── Source excerpt ──

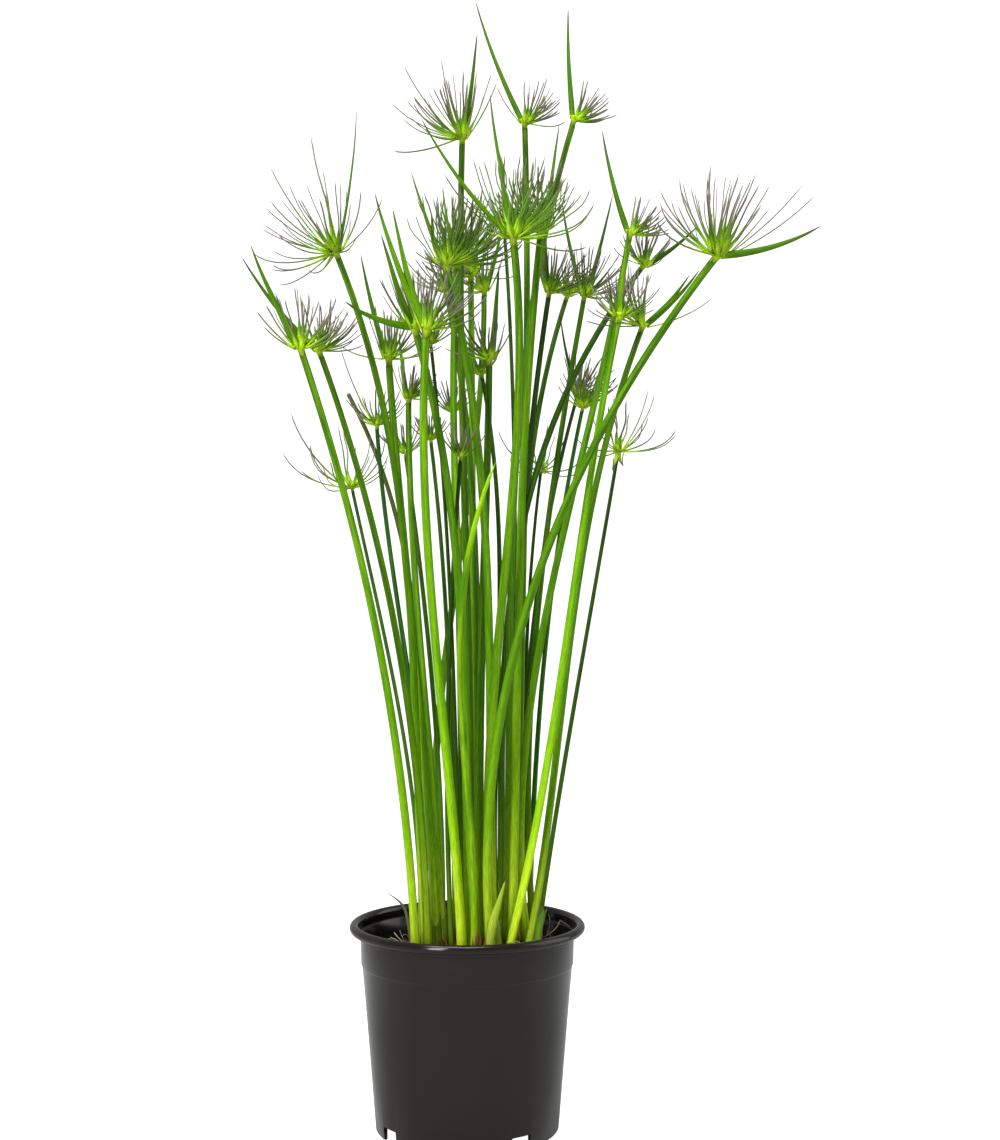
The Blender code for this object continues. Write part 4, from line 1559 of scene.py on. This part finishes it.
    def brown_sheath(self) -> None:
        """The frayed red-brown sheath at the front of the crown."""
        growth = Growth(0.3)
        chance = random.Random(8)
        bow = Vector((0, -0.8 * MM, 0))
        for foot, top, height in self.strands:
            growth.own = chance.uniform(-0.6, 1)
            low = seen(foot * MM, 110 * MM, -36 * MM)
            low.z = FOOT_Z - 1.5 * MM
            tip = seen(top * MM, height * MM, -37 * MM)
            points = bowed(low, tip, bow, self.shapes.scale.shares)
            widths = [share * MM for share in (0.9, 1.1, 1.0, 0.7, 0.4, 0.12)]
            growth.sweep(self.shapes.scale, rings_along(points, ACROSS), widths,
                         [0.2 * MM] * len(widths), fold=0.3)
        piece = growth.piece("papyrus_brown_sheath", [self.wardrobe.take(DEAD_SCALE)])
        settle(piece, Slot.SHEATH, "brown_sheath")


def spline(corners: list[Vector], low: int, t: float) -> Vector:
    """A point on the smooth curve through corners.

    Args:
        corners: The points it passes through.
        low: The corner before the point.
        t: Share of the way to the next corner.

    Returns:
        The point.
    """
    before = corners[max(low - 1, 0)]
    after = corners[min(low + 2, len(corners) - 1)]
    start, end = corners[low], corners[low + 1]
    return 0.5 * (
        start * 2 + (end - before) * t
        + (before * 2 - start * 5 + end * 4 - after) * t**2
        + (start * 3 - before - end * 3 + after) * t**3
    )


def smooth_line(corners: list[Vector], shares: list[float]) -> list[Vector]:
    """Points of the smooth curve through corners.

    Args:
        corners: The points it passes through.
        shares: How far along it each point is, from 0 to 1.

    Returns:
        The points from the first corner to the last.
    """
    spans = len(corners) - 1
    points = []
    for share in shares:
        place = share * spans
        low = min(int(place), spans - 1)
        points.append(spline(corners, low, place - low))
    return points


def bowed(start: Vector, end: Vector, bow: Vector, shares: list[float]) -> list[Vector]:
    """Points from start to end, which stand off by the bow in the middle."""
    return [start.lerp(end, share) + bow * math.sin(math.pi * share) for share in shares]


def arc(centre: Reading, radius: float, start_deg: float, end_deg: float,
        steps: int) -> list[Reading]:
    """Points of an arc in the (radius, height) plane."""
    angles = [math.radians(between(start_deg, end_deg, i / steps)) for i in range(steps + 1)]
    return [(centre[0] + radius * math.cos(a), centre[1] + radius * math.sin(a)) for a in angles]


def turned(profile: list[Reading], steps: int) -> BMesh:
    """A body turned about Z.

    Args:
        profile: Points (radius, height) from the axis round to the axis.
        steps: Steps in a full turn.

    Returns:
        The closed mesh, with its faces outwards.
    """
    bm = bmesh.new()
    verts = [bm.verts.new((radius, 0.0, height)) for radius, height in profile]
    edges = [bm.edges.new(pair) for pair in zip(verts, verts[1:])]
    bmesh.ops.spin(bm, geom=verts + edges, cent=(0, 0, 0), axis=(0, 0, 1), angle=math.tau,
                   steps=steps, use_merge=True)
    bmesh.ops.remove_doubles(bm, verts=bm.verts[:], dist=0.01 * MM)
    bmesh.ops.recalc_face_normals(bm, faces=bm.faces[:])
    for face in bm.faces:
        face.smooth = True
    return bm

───

Extract all of the data above without altering anything.

> **Written response**
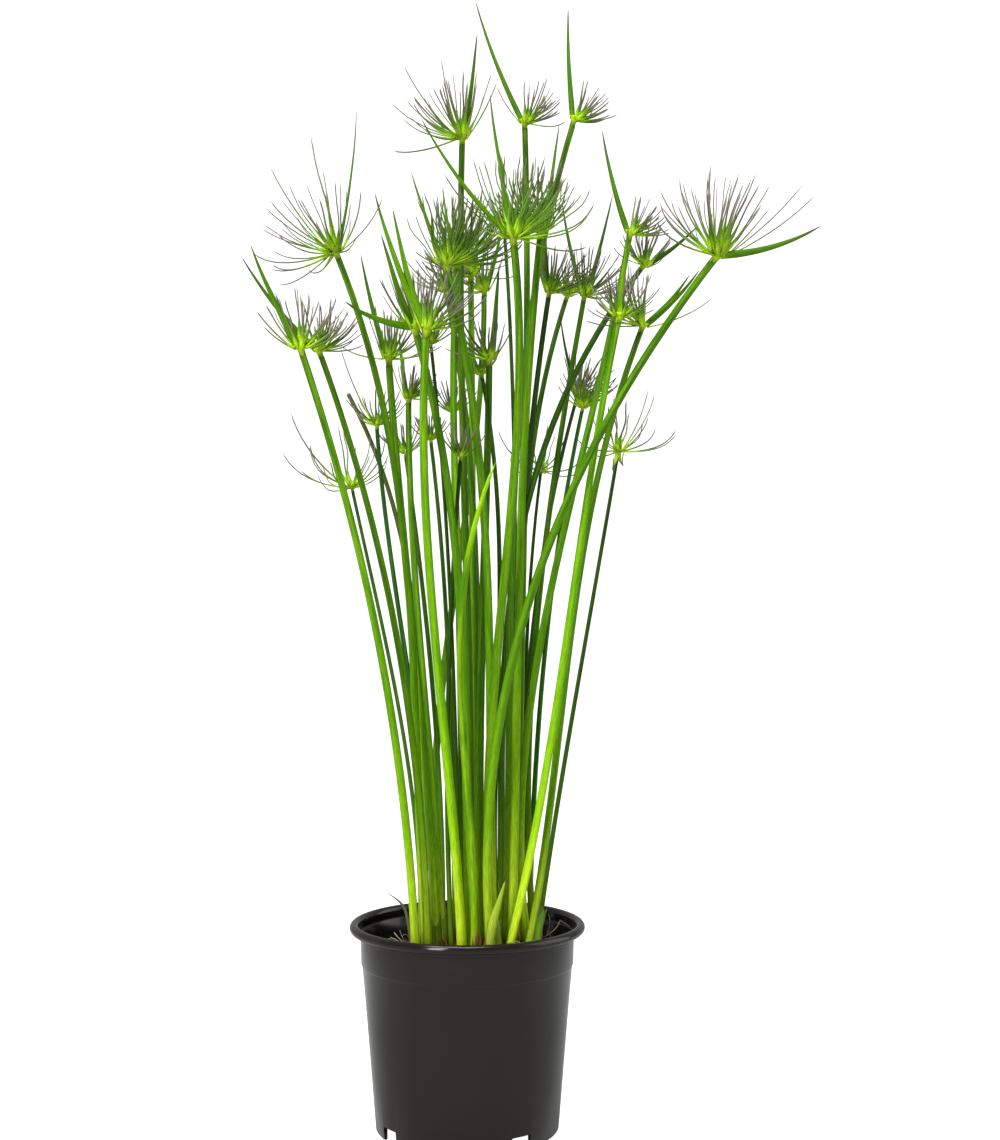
The Blender code for this object continues. Write part 4, from line 1559 of scene.py on. This part finishes it.
    def brown_sheath(self) -> None:
        """The frayed red-brown sheath at the front of the crown."""
        growth = Growth(0.3)
        chance = random.Random(8)
        bow = Vector((0, -0.8 * MM, 0))
        for foot, top, height in self.strands:
            growth.own = chance.uniform(-0.6, 1)
            low = seen(foot * MM, 110 * MM, -36 * MM)
            low.z = FOOT_Z - 1.5 * MM
            tip = seen(top * MM, height * MM, -37 * MM)
            points = bowed(low, tip, bow, self.shapes.scale.shares)
            widths = [share * MM for share in (0.9, 1.1, 1.0, 0.7, 0.4, 0.12)]
            growth.sweep(self.shapes.scale, rings_along(points, ACROSS), widths,
                         [0.2 * MM] * len(widths), fold=0.3)
        piece = growth.piece("papyrus_brown_sheath", [self.wardrobe.take(DEAD_SCALE)])
        settle(piece, Slot.SHEATH, "brown_sheath")


def spline(corners: list[Vector], low: int, t: float) -> Vector:
    """A point on the smooth curve through corners.

    Args:
        corners: The points it passes through.
        low: The corner before the point.
        t: Share of the way to the next corner.

    Returns:
        The point.
    """
    before = corners[max(low - 1, 0)]
    after = corners[min(low + 2, len(corners) - 1)]
    start, end = corners[low], corners[low + 1]
    return 0.5 * (
        start * 2 + (end - before) * t
        + (before * 2 - start * 5 + end * 4 - after) * t**2
        + (start * 3 - before - end * 3 + after) * t**3
    )


def smooth_line(corners: list[Vector], shares: list[float]) -> list[Vector]:
    """Points of the smooth curve through corners.

    Args:
        corners: The points it passes through.
        shares: How far along it each point is, from 0 to 1.

    Returns:
        The points from the first corner to the last.
    """
    spans = len(corners) - 1
    points = []
    for share in shares:
        place = share * spans
        low = min(int(place), spans - 1)
        points.append(spline(corners, low, place - low))
    return points


def bowed(start: Vector, end: Vector, bow: Vector, shares: list[float]) -> list[Vector]:
    """Points from start to end, which stand off by the bow in the middle."""
    return [start.lerp(end, share) + bow * math.sin(math.pi * share) for share in shares]


def arc(centre: Reading, radius: float, start_deg: float, end_deg: float,
        steps: int) -> list[Reading]:
    """Points of an arc in the (radius, height) plane."""
    angles = [math.radians(between(start_deg, end_deg, i / steps)) for i in range(steps + 1)]
    return [(centre[0] + radius * math.cos(a), centre[1] + radius * math.sin(a)) for a in angles]


def turned(profile: list[Reading], steps: int) -> BMesh:
    """A body turned about Z.

    Args:
        profile: Points (radius, height) from the axis round to the axis.
        steps: Steps in a full turn.

    Returns:
        The closed mesh, with its faces outwards.
    """
    bm = bmesh.new()
    verts = [bm.verts.new((radius, 0.0, height)) for radius, height in profile]
    edges = [bm.edges.new(pair) for pair in zip(verts, verts[1:])]
    bmesh.ops.spin(bm, geom=verts + edges, cent=(0, 0, 0), axis=(0, 0, 1), angle=math.tau,
                   steps=steps, use_merge=True)
    bmesh.ops.remove_doubles(bm, verts=bm.verts[:], dist=0.01 * MM)
    bmesh.ops.recalc_face_normals(bm, faces=bm.faces[:])
    for face in bm.faces:
        face.smooth = True
    return bm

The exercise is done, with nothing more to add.